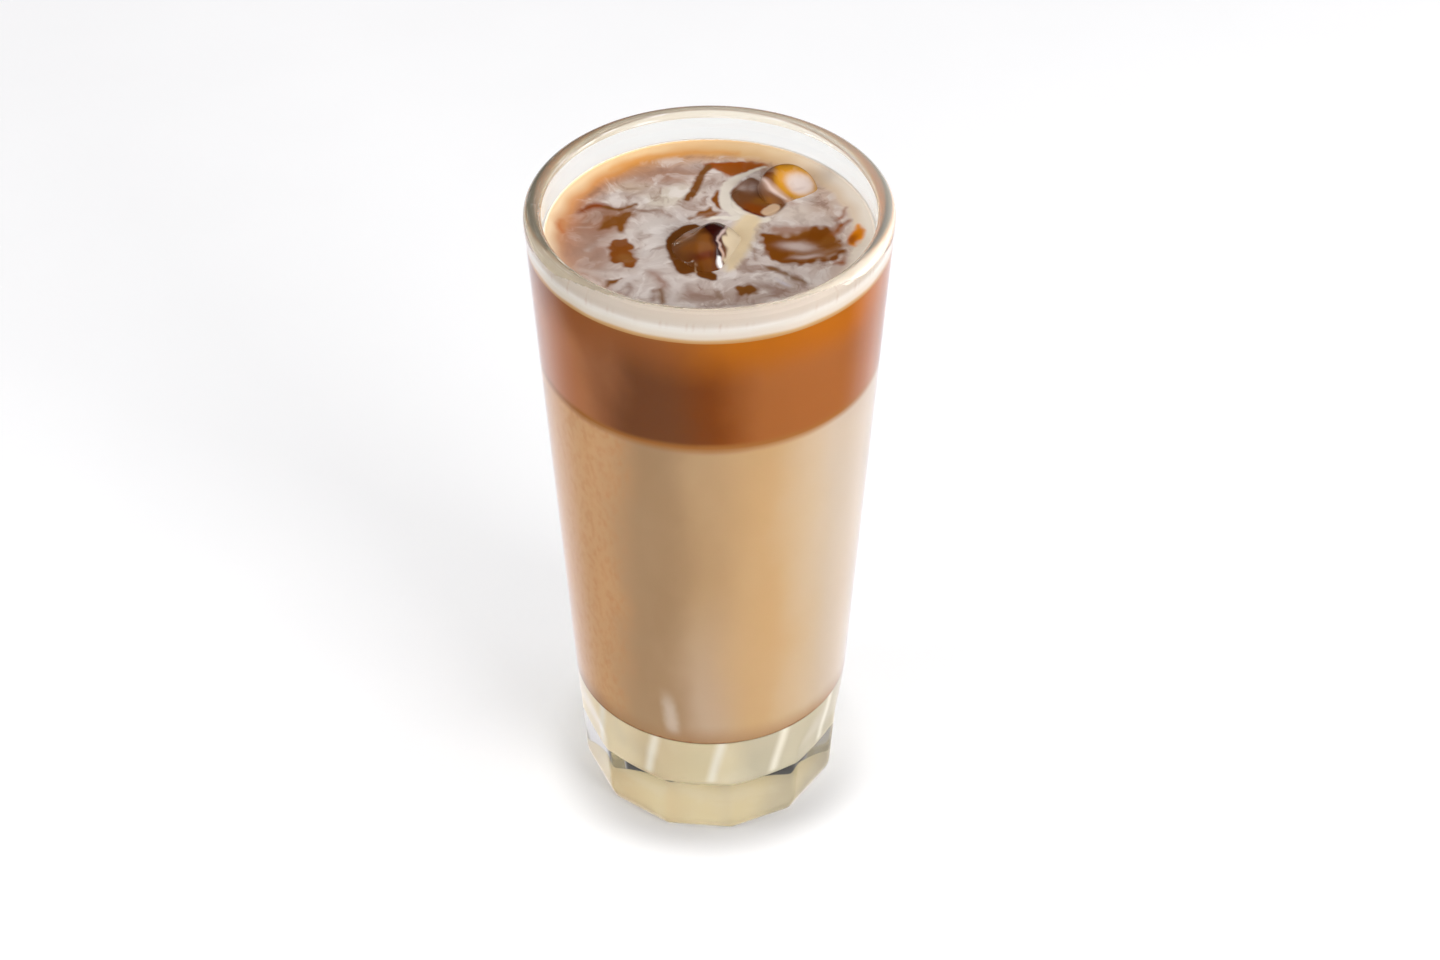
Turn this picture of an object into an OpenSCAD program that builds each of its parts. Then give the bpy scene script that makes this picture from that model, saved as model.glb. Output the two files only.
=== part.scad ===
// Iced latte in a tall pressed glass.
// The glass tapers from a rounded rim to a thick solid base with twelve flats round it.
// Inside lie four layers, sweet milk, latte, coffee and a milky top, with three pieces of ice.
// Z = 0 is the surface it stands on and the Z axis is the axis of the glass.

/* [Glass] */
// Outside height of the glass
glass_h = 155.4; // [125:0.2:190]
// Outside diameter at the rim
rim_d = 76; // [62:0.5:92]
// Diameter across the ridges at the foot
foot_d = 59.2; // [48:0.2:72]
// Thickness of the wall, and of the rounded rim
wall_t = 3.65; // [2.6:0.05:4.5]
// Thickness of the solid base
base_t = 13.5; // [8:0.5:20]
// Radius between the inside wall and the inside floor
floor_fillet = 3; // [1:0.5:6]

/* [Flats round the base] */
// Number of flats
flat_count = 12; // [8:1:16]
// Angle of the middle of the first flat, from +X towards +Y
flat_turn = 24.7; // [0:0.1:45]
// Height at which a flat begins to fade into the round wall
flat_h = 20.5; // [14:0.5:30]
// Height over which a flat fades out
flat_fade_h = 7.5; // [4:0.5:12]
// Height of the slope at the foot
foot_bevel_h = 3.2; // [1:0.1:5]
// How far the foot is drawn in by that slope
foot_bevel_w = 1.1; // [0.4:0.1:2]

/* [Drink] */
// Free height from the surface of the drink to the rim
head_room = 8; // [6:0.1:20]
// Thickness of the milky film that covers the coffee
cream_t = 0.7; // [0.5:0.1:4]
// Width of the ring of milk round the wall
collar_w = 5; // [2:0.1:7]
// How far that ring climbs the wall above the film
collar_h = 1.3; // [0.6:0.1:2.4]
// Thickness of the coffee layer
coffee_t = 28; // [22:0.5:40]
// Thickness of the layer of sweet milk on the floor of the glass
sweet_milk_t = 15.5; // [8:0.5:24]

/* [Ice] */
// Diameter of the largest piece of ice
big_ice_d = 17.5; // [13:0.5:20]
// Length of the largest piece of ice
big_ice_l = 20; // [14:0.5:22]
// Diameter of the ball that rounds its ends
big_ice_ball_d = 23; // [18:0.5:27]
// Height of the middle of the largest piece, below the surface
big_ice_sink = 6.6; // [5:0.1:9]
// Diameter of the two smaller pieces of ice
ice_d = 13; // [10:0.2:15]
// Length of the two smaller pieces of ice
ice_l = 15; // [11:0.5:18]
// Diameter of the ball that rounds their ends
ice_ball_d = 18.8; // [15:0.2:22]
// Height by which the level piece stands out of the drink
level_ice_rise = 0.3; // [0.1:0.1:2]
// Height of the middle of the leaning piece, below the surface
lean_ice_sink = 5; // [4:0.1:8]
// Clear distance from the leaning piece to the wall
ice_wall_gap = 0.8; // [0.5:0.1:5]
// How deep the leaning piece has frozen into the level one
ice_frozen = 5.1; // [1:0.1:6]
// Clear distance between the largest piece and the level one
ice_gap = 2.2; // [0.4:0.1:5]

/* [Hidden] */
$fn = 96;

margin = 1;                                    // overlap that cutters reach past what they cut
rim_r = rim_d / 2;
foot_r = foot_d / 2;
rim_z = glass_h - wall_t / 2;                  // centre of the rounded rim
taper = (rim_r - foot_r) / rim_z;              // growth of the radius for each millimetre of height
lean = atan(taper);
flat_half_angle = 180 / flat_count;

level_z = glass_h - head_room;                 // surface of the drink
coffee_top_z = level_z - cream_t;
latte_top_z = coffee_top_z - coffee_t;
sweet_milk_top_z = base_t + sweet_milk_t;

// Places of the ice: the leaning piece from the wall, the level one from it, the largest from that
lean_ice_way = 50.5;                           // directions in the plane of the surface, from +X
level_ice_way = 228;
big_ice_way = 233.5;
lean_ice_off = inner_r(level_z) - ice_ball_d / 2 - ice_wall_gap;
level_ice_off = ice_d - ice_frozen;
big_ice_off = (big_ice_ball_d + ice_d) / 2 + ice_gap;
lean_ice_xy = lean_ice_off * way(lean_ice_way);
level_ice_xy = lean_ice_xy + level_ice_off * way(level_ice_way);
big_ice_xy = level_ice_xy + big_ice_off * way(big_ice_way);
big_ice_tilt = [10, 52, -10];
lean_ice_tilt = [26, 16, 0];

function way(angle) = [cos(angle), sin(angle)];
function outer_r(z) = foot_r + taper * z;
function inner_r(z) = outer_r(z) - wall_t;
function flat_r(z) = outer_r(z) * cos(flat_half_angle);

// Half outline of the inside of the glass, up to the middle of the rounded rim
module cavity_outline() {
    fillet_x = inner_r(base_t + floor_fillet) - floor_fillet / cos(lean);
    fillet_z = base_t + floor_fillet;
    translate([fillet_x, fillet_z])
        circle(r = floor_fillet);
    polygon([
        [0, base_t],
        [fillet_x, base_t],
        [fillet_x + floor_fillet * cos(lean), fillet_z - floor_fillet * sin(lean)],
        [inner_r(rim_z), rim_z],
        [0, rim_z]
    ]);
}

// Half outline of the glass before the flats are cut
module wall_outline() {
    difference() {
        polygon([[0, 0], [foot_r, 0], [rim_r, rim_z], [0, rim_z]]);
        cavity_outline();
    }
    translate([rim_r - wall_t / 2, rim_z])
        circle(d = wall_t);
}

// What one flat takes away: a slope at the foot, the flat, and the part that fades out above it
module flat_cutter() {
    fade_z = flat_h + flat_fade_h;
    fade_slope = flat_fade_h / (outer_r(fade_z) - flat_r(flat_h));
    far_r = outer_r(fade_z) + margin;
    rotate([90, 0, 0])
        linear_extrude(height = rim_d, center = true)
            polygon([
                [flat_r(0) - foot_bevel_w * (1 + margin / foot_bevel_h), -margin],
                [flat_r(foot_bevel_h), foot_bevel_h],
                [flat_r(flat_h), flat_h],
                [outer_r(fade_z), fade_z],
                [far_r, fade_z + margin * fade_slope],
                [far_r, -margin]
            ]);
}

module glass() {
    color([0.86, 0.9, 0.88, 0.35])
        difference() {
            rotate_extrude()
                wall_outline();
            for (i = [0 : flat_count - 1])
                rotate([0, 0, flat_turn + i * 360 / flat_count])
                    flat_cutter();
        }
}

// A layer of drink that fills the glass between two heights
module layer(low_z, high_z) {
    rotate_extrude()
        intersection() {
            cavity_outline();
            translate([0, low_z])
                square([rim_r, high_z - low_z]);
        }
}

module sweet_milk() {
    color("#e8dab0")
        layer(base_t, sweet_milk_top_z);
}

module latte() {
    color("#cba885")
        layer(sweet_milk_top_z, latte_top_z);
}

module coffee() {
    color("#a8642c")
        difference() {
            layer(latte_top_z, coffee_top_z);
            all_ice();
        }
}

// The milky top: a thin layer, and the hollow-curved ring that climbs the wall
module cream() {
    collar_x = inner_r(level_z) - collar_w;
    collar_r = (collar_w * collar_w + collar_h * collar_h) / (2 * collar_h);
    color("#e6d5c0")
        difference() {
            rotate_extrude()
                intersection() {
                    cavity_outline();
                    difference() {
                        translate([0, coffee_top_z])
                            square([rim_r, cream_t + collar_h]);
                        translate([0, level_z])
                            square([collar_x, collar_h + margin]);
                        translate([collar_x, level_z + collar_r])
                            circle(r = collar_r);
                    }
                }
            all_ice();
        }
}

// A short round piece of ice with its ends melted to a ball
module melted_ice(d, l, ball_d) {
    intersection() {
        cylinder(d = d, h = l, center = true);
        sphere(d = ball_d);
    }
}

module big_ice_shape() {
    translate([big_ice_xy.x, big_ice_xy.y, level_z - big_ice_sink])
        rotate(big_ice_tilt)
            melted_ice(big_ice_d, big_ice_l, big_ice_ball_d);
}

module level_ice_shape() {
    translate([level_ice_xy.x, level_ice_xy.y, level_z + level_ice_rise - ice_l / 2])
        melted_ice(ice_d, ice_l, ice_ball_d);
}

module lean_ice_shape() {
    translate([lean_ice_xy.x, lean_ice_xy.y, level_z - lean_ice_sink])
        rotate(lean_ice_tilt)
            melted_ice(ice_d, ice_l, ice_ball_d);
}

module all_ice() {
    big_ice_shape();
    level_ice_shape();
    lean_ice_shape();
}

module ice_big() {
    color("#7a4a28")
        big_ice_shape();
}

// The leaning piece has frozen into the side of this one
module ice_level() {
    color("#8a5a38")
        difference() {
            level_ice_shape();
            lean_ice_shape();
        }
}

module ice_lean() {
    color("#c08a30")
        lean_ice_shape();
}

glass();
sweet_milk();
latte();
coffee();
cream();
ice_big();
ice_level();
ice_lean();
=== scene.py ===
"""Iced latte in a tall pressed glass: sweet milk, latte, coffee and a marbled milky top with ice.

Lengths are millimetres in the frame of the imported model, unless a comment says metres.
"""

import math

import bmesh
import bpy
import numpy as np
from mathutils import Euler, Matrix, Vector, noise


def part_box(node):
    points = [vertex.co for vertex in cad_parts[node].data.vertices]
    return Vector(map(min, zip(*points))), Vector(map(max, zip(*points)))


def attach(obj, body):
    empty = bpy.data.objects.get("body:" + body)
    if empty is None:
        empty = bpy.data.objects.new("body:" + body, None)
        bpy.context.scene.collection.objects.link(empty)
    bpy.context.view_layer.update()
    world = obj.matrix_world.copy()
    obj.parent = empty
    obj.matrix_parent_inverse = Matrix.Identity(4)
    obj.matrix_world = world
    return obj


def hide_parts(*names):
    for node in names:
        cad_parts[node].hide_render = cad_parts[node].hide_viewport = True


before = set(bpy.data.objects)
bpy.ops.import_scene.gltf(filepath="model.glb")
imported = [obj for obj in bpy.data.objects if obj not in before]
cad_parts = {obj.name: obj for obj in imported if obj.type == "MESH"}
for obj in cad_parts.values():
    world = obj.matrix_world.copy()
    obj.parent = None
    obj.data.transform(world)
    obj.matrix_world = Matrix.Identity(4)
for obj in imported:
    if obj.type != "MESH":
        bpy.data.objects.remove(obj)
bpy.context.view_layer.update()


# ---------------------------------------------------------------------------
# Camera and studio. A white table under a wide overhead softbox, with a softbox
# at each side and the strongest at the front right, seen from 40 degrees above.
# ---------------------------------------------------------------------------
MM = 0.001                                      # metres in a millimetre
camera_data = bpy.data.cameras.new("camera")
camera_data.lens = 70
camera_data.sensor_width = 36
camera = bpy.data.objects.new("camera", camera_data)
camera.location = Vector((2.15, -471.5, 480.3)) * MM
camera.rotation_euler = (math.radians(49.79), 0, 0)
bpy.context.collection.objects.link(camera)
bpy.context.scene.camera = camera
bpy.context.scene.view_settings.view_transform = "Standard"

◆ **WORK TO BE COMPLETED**
Proceeding from the line containing "of this one" through the line containing "bpy.data.objects.remove(obj)", transcribe the lines above exactly, both end lines included.

◆ **RIGHT ANSWER**
// The leaning piece has frozen into the side of this one
module ice_level() {
    color("#8a5a38")
        difference() {
            level_ice_shape();
            lean_ice_shape();
        }
}

module ice_lean() {
    color("#c08a30")
        lean_ice_shape();
}

glass();
sweet_milk();
latte();
coffee();
cream();
ice_big();
ice_level();
ice_lean();
=== scene.py ===
"""Iced latte in a tall pressed glass: sweet milk, latte, coffee and a marbled milky top with ice.

Lengths are millimetres in the frame of the imported model, unless a comment says metres.
"""

import math

import bmesh
import bpy
import numpy as np
from mathutils import Euler, Matrix, Vector, noise


def part_box(node):
    points = [vertex.co for vertex in cad_parts[node].data.vertices]
    return Vector(map(min, zip(*points))), Vector(map(max, zip(*points)))


def attach(obj, body):
    empty = bpy.data.objects.get("body:" + body)
    if empty is None:
        empty = bpy.data.objects.new("body:" + body, None)
        bpy.context.scene.collection.objects.link(empty)
    bpy.context.view_layer.update()
    world = obj.matrix_world.copy()
    obj.parent = empty
    obj.matrix_parent_inverse = Matrix.Identity(4)
    obj.matrix_world = world
    return obj


def hide_parts(*names):
    for node in names:
        cad_parts[node].hide_render = cad_parts[node].hide_viewport = True


before = set(bpy.data.objects)
bpy.ops.import_scene.gltf(filepath="model.glb")
imported = [obj for obj in bpy.data.objects if obj not in before]
cad_parts = {obj.name: obj for obj in imported if obj.type == "MESH"}
for obj in cad_parts.values():
    world = obj.matrix_world.copy()
    obj.parent = None
    obj.data.transform(world)
    obj.matrix_world = Matrix.Identity(4)
for obj in imported:
    if obj.type != "MESH":
        bpy.data.objects.remove(obj)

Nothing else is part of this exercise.